Zwiastun przedstawia nam randomową historię rodziny, która przyjechała odpocząć do kurortu. Wkrótce wszystko zostało oczywiście zawładnięte przez zombie, a rodzina w sposób makabryczny zginęła. Od razu w oczy rzuca się nam krwistość, broń biała oraz malownicza wyspa, czyli główne atrybuty tej właśnie produkcji. Odbiorcą mogło wstrząsnąć również to, iż filmik niejako został pokazany „od tyłu”, co sprawiło, iż widz skupia całą uwagę na materiale video. A wy co o tym sądzicie?
MIEJSCE NR 1!!!
Tutaj powinna znaleźć się gra, która okazała się wspaniałym hitem, po świetnej zapowiedzi. Niestety jednak pierwsze miejsce zajmuje materiał video, z którego nie otrzymaliśmy nawet gry. Cały świat ubolewa po dziś dzień w związku z decyzją Bethesdy. Prey 2 ciągle zajmuje wysokie pozycje na liście najlepiej zapowiadających się, niewydanych gier. Miało być pięknie. Miał być łowca nagród w cyberpunkowym świecie. Mieliśmy być jedynym człowiekiem na Exodusie. A TU DUPA!
W każdym razie, ciągle możemy raczyć się tym filmikiem, jednakże nie myślcie, że ukoi to Wasze serca. Stanie się wręcz na odwrót. Wysoka rozdzielczość, futurystyczna broń, a także otoczenie, różne gatunki humanoidalnych istot i rozwinięty system platformowy. To mogło być połączenie Mass Effecta z Mirror's Edge oraz Call of Juarez. Przynajmniej ja to tak widziałem.

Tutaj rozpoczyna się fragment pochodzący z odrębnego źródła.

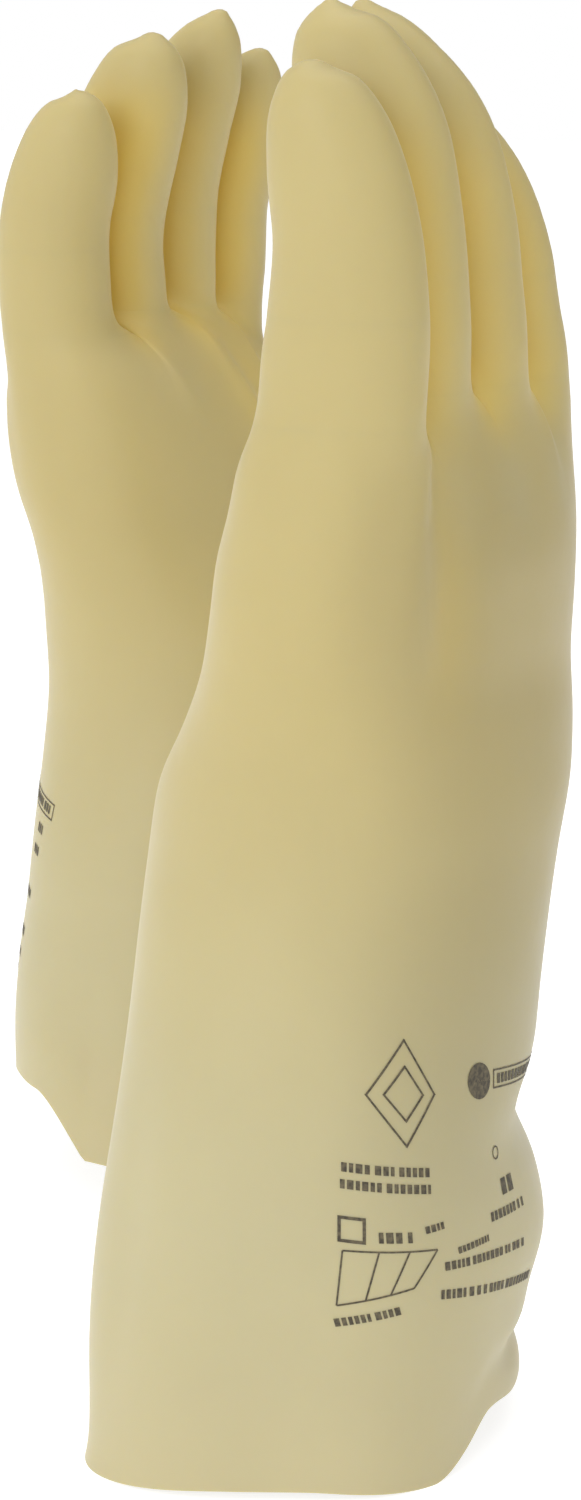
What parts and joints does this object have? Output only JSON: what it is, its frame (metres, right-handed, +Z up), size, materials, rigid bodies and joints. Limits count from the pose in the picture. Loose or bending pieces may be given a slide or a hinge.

Na zakończenie chciałem jeszcze nadmienić, iż oglądając te wszystkie zwiastuny dochodzę do wniosku, że został tutaj osiągnięty niewyobrażalny poziom. Historia powstawania promujących gry materiałów video jest o tym jak z reklamy zrobić dzieło sztuki. I tego branża powinna się trzymać. Oby tak dalej! Oby za jakiś czas ta lista uległa zmianie.
Co myślicie o tym zestawieniu? O czymś zapomniałem? Coś byście dodali? A może inna kolejność? Podzielcie się tym w komentarzach.